Con la formazione di bolle di idrogeno ad alta pressione è possibile modificare le proprietà fisiche e strutturali di semiconduttori innovativi per l'optoelettronica e il fotovoltaico. Questi, in estrema sintesi, i risultati di uno studio coordinato dall'Università Sapienza di Roma, in collaborazione con l'Istituto di fotonica e nanotecnologie del Cnr e la Australian National University. Lo studio è stato pubblicato sulla rivista Advanced Materials. I materiali del futuro saranno bidimensionali e con eccezionali proprietà: più resistenti dell'acciaio, più leggeri dell'alluminio, flessibili come la plastica.
Dopo anni di intensa e fruttuosa attività sul grafene, l'interesse della comunità scientifica va progressivamente spostandosi verso la ricerca di altri materiali bidimensionali, in grado di sostituire i semiconduttori convenzionali e particolarmente adatti per la realizzazione di dispositivi compatti, a basso consumo e flessibili.
Il nuovo studio ha individuato un metodo innovativo per creare cristalli a due dimensioni altamente deformati. La possibilità di indurre deformazioni meccaniche controllate in questi materiali può essere sfruttata per modellarne a piacimento le proprietà elettroniche, ottiche e di trasporto. I cristalli bidimensionali - o 2D - con proprietà semiconduttrici stanno attirando un enorme interesse per il loro possibile utilizzo nella fabbricazione di dispositivi elettronici e optoelettronici innovativi, nonché di nanostrutture facilmente ingegnerizzabili.
Questi nuovi materiali sono caratterizzati da una struttura stratificata (analoga alla grafite) che consente di isolare, tramite esfoliazione, singoli strati di spessore ridottissimo (inferiore al miliardesimo di metro). In virtù di effetti quantistici, strettamente connessi alla loro natura sostanzialmente bidimensionale, questi materiali sono in grado di emettere luce in modo sorprendentemente efficiente. Unita alle loro ottime proprietà di resistenza e flessibilità meccanica, questa capacità rende i semiconduttori 2D particolarmente adatti per la realizzazione di laser e celle solari flessibili e ad alta efficienza.
Il meccanismo sperimentato dai ricercatori sfrutta l'irraggiamento con protoni di bassa energia di tali materiali, ancora nella loro forma tridimensionale (ovvero non esfoliati). I protoni attraversano solo lo strato superficiale e, a contatto con la matrice cristallina, si trasformano in molecole di idrogeno in virtù di una fondamentale reazione chimica, la cosiddetta hydrogen evolution reaction.

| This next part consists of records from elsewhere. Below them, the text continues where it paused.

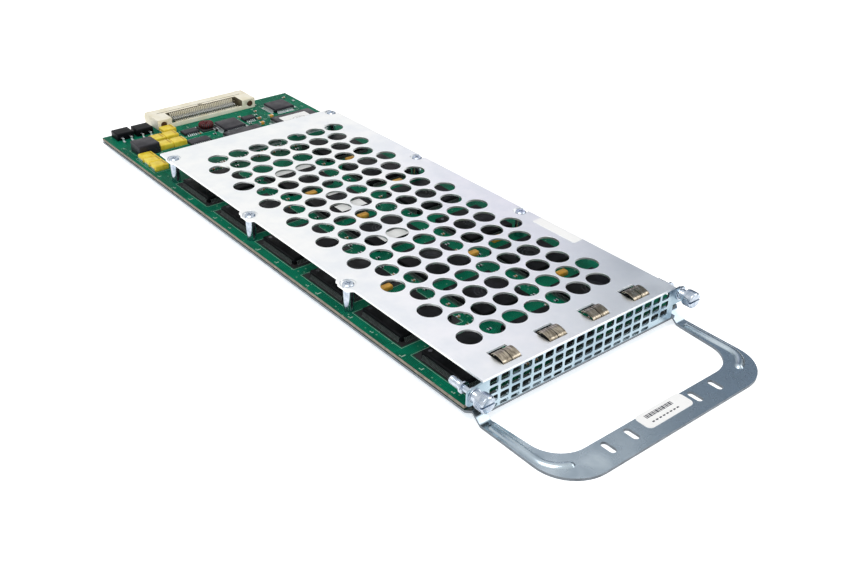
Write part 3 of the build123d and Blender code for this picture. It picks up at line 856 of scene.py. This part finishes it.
def thumbscrew(side):
    form = thumbForm
    x, z = form["across"][side], form["height"]
    piece = copyNode(f"thumbscrew_{side}", "thumbBody")
    soften(piece, 0.15 * mm, 2, 25)
    parts = [piece]
    half = form["ridge"] / 2
    front = form["headRear"] - form["headLength"]
    ridge = addBox("ridge", (-half * mm, front * mm + form["ridgeFrom"] * mm, (form["headRadius"] - 0.1) * mm),
                   (half * mm, (front + form["ridgeTo"]) * mm, (form["headRadius"] + 0.14) * mm))
    centre = place(x, 0, z)
    for number in range(form["ridges"]):
        spin = Matrix.Rotation(math.radians(360 * (number + 0.5) / form["ridges"]), 4, "Y")
        parts.append(copyPiece(ridge, Matrix.Translation(centre) @ spin))
    bpy.data.objects.remove(ridge)
    for number in range(form["threadTurns"]):
        deselect()
        bpy.ops.mesh.primitive_torus_add(
            major_radius=form["threadRadius"] * mm, minor_radius=form["threadWire"] * mm, major_segments=32,
            minor_segments=8, location=place(x, form["threadFrom"] + number * form["threadPitch"], z),
            rotation=(math.radians(90), 0, 0))
        parts.append(settle(bpy.context.active_object))
    screw = join(f"thumbscrew{side.capitalize()}", parts)
    smooth(screw, 40)
    return finish(screw, materials["nickel"], body=f"{side}_screw",
                  replaced=[f"thumbscrew_{side}"])


for side in ("left", "right"):
    thumbscrew(side)
print("screws ready")


# Spring clips: a bronze strip in two fingers that rises at the front, arches back and ends in the slot
clipForm = {"offset": -3.75, "pitch": 25.6, "count": 4, "width": 9.6, "split": 0.45, "sheet": 0.26, "tail": 0.3,
            "path": ((1.9, 19.95), (3.45, 19.97), (3.5, 21.15), (3.95, 21.75), (4.9, 22.15), (6.6, 22.62),
                     (8.3, 22.84), (9.7, 22.62), (10.7, 21.95), (11.15, 21.0), (11.2, 20.6), (11.2, 19.97))}


def springClip(number):
    form = clipForm
    x = form["offset"] + (number - (form["count"] + 1) / 2) * form["pitch"]
    path = form["path"]
    half = form["width"] / 2
    fingers = []
    for low, high in ((x - half, x - form["split"] / 2), (x + form["split"] / 2, x + half)):
        deselect()
        bpy.ops.mesh.primitive_plane_add(size=1, location=place((low + high) / 2, path[0][0] - 0.5, path[0][1]))
        finger = bpy.context.active_object
        finger.scale = ((high - low) * mm, 1.0 * mm, 1)
        settle(finger)
        edge = max(v.co.y for v in finger.data.vertices)
        ends = {v.index for v in finger.data.vertices if v.co.y > edge - 0.01 * mm}
        editFaces(finger, lambda part: ends.issuperset(part.vertices), "EDGE")
        for (y0, z0), (y1, z1) in zip(path, path[1:]):
            step = (0, (y1 - y0) * mm, (z1 - z0) * mm)
            bpy.ops.mesh.extrude_region_move(TRANSFORM_OT_translate={"value": step})
            if (y1, z1) == path[-2]:
                bpy.ops.transform.resize(value=(form["tail"], 1, 1),
                                         center_override=place((low + high) / 2, y1, z1))
        leaveEdit()
        fingers.append(finger)
    clip = join(f"springClip{number}", fingers)
    applyModifier(clip, "SUBSURF", levels=1, render_levels=1, boundary_smooth="PRESERVE_CORNERS")
    applyModifier(clip, "SOLIDIFY", thickness=form["sheet"] * mm, offset=0)
    smooth(clip, 50)
    return finish(clip, materials["bronze"], replaced=[f"spring_clip_{number}"])


for number in range(1, 5):
    springClip(number)
print("clips ready")


# Generic printed marks on the handle's label: bars and a row of short dashes, no text
handleMarks = {"bars": (-7.6, 8.6), "barLow": -39.0, "barHigh": -36.9, "dashes": (-7.4, 9.4), "dashLow": -42.4,
               "dashHigh": -40.7, "level": 1.35, "ink": 0.02}


def labelMarks():
    form = handleMarks
    boxes = []
    low, high = form["bars"]
    x = low
    number = 0
    while x < high:
        wide = (0.4, 0.65, 0.4, 0.9)[number % 4]
        boxes.append(((x, form["barLow"]), (x + wide, form["barHigh"])))
        x += wide + (0.4, 0.3, 0.45)[number % 3]
        number += 1
    low, high = form["dashes"]
    for number in range(8):
        x = low + number * (high - low) / 8
        boxes.append(((x, form["dashLow"] + 0.5), (x + 1.25, form["dashHigh"] - 0.5)))
    corners = [(place(*first, form["level"]), place(*second, form["level"] + form["ink"]))
               for first, second in boxes]
    return finish(addBoxes("labelMarks", corners), materials["ink"])


labelMarks()


# Remaining CAD nodes keep their shape and take a material
keptNodes = {"retaining_washer_left": "nickel", "retaining_washer_right": "nickel",
             "cover_label": "label", "handle_label": "label"}
for node, material in keptNodes.items():
    nodes[node].data.materials.clear()
    nodes[node].data.materials.append(materials[material])
print("labels ready")


# Camera at the photograph's viewing angle
cameraForm = {"place": (-279.38061, -381.58984, 254.20661), "lens": 43.0487,
              "turn": (59.22588805, -1.09112431, -39.34709458)}


def addCamera():
    deselect()
    bpy.ops.object.camera_add(location=[c * mm for c in cameraForm["place"]],
                              rotation=[math.radians(a) for a in cameraForm["turn"]])
    camera = bpy.context.active_object
    camera.data.lens = cameraForm["lens"]
    camera.data.sensor_width = 36
    camera.data.clip_start = 0.01
    bpy.context.scene.camera = camera


# Soft studio: two large lamps, a pale floor, a white room and four cards for the reflections
studioForm = {"floor": 3.0, "floorTone": "FFFFFF", "floorGlow": 0.5, "worldLight": 0.44,
              "key": {"at": (-0.5, -0.2, 1.1), "size": 0.8, "power": 8.0},
              "fill": {"at": (0.8, -0.7, 0.7), "size": 0.7, "power": 3.0},
              "cards": {"greyCard": {"at": (0.47, 0.09, 0.28), "size": (0.3, 0.26),
                                     "facing": (-0.63, -0.2, -0.55), "tone": "8794A6"},
                        "crossCard": {"at": (0.32, -0.03, 0.27), "size": (0.3, 0.13),
                                      "facing": (-0.3, 0.1, -0.9), "tone": "7A8693"},
                        "farCard": {"at": (0.47, 0.38, 0.28), "size": (0.22, 0.5),
                                    "facing": (-0.5, -0.4, -0.75), "tone": "E4E2F2"},
                        "sideCard": {"at": (0.34, 0.0, 0.065), "size": (0.7, 0.13), "facing": (-1, 0, 0),
                                     "tone": "20242C"}}}


def whiteRay(tree):
    # 1 for camera, glossy and transmission rays
    rays = addNode(tree, "ShaderNodeLightPath")
    first = addNode(tree, "ShaderNodeMath", {"operation": "MAXIMUM"},
                    {0: rays.outputs["Is Camera Ray"], 1: rays.outputs["Is Glossy Ray"]})
    return addNode(tree, "ShaderNodeMath", {"operation": "MAXIMUM"},
                   {0: first.outputs[0], 1: rays.outputs["Is Transmission Ray"]}).outputs[0]


def addCard(name, card):
    # a card that only reflections see, for contrast in the polished metal
    deselect()
    turn = Vector(card["facing"]).to_track_quat("Z", "Y").to_euler()
    bpy.ops.mesh.primitive_plane_add(size=1, location=card["at"], rotation=turn)
    piece = bpy.context.active_object
    piece.name = name
    piece.scale = (card["size"][0], card["size"][1], 1)
    settle(piece)
    piece.data.materials.append(newMaterial(name, card["tone"], 0.9)[0])
    piece.visible_camera = piece.visible_diffuse = piece.visible_shadow = False


def addStudio():
    form = studioForm
    deselect()
    bpy.ops.mesh.primitive_plane_add(size=form["floor"], location=(0, 0, -0.0002))
    floor = settle(bpy.context.active_object)
    floor.name = "floor"
    material, tree, shader = newMaterial("palePaper", form["floorTone"], 0.9)
    shader.inputs["Emission Color"].default_value = (1, 1, 1, 1)
    shader.inputs["Emission Strength"].default_value = form["floorGlow"]
    floor.data.materials.append(material)
    for name, card in form["cards"].items():
        addCard(name, card)
    world = bpy.data.worlds.new("studio")
    bpy.context.scene.world = world
    world.use_nodes = True
    tree = world.node_tree
    back = tree.nodes["Background"]
    level = addNode(tree, "ShaderNodeMapRange", {"To Min": form["worldLight"], "To Max": 1.0},
                    {"Value": whiteRay(tree)})
    back.inputs["Color"].default_value = (1, 1, 1, 1)
    tree.links.new(level.outputs["Result"], back.inputs["Strength"])
    for name in ("key", "fill"):
        lamp = form[name]
        at = Vector(lamp["at"])
        deselect()
        bpy.ops.object.light_add(type="AREA", location=at, rotation=at.to_track_quat("Z", "Y").to_euler())
        light = bpy.context.active_object.data
        light.energy = lamp["power"]
        light.size = lamp["size"]


addCamera()
addStudio()
bpy.context.scene.view_settings.view_transform = "Standard"
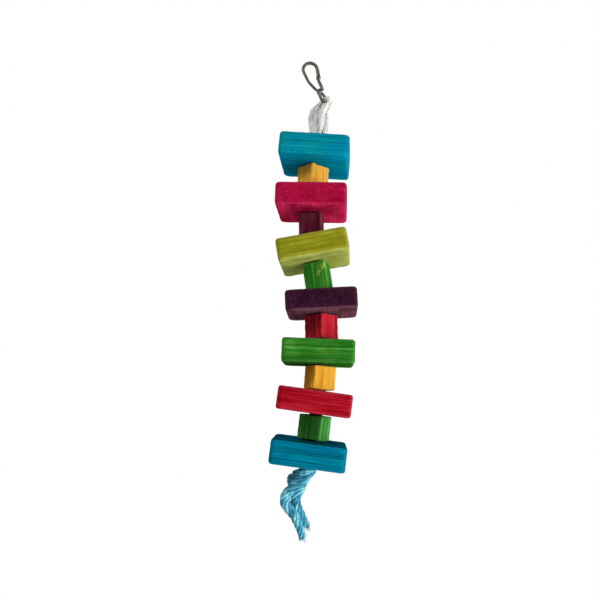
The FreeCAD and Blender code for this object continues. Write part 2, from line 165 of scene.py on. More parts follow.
# The rope: strands round a middle one, and the yarns twisted in each. A lay is the length of one turn.
ROPE_DIA = 0.005
STRANDS = 6
STRAND_RADIUS = 0.00092
STRAND_RING = 0.00158
STRAND_SLACK = 0.0001
STRAND_SIDES = 10
YARNS = 3
YARN_DEPTH = 0.045
YARN_LAY = 0.0075
ROPE_LAY = 0.034
TAIL_LAY = 0.026
WRAP_LAY = 0.03
TAIL_STEP = 0.0004
KNOT_STEP = 0.0005
ROPE_STEP = 0.0016
SPLINE_STEPS = 16
FINE_SHARE = 4
MOST_CUT_STEPS = 7
SIDE_HINT = (0.3, 1.0, 0.2)

# Heights on the rope: where the wood hides it, where the painted shade of the wood begins, and where it turns
# blue.
ROPE_HIDDEN = -0.068
ROPE_SHADE_TOP = -0.0650
ROPE_SHADE_FADE = 0.002
DYE_TOP = -0.2945
DYE_FADE = 0.001

# The loop under the eye. Its left leg's strands lie side by side in a fan, which opens from FAN_TOP to
# FAN_FULL and closes from FAN_NARROW to FAN_FOOT. Its right leg is flatter, and has a small curl.
LOOP_MIDDLE = 0.0135
LOOP_BLEND = 0.002
FAN_TOP = -0.0305
FAN_FULL = -0.0360
FAN_NARROW = -0.0425
FAN_FOOT = -0.0605
FAN_FADE = 0.007
FAN_MIDDLE = 2.4
FAN_WIDTH = 0.0016
FAN_CLOSES = 0.85
FAN_BACK_STEP = 0.0004
FAN_SAG = 0.0009
RIGHT_FULL = -0.0325
RIGHT_MIDDLE = 3
RIGHT_WIDTH = 0.00095
RIGHT_SHIFT = -0.0016
RIGHT_CLOSES = 0.25
FLAT_DEPTH = 0.6
FLAT_HEIGHT = 0.3
CURL_DEPTHS = (0.0310, 0.0340, 0.0380, 0.0420, 0.0460, 0.0495, 0.0530, 0.0560, 0.0600, 0.0635)
CURL_SHIFTS = (0.0, -0.0003, -0.0010, -0.0007, 0.0005, 0.0017, 0.0023, 0.0021, 0.0009, 0.0)
EYE_FOOT = -0.036
EYE_BLEND = 0.005
LOOP_THICK = 1.1
EYE_THINNER = 0.32

# Loose fibres: how deep they are rooted, and how thick they are.
FUZZ_ROOT = 0.0004
FUZZ_THICK = 0.00004
TUFT_ROOT = 0.0012
TUFT_THICK = 0.00007
TUFT_FIBRES = 110
TUFT_PLACE = -4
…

Questa reazione ha luogo appena un milionesimo di millimetro al di sotto della superficie del cristallo irraggiato, portando alla formazione di bolle di idrogeno con pressioni di centinaia di atmosfere.
Le bolle di idrogeno causano il sollevamento localizzato di un solo piano cristallino; la superficie dei campioni irraggiati diviene così costellata da minuscole "cupole" piene di idrogeno, di spessore atomico e capaci di emettere luce dall’infrarosso al visibile fino a 200°C. Il processo di formazione può essere ingegnerizzato per ottenere cupole con dimensioni definite e ordinate a piacimento. Numerose sono le possibili applicazioni di questo lavoro, che è appena agli inizi, nel campo della fotonica, della nanomeccanica, dell’attuazione optomeccanica, della sensoristica e delle energie pulite.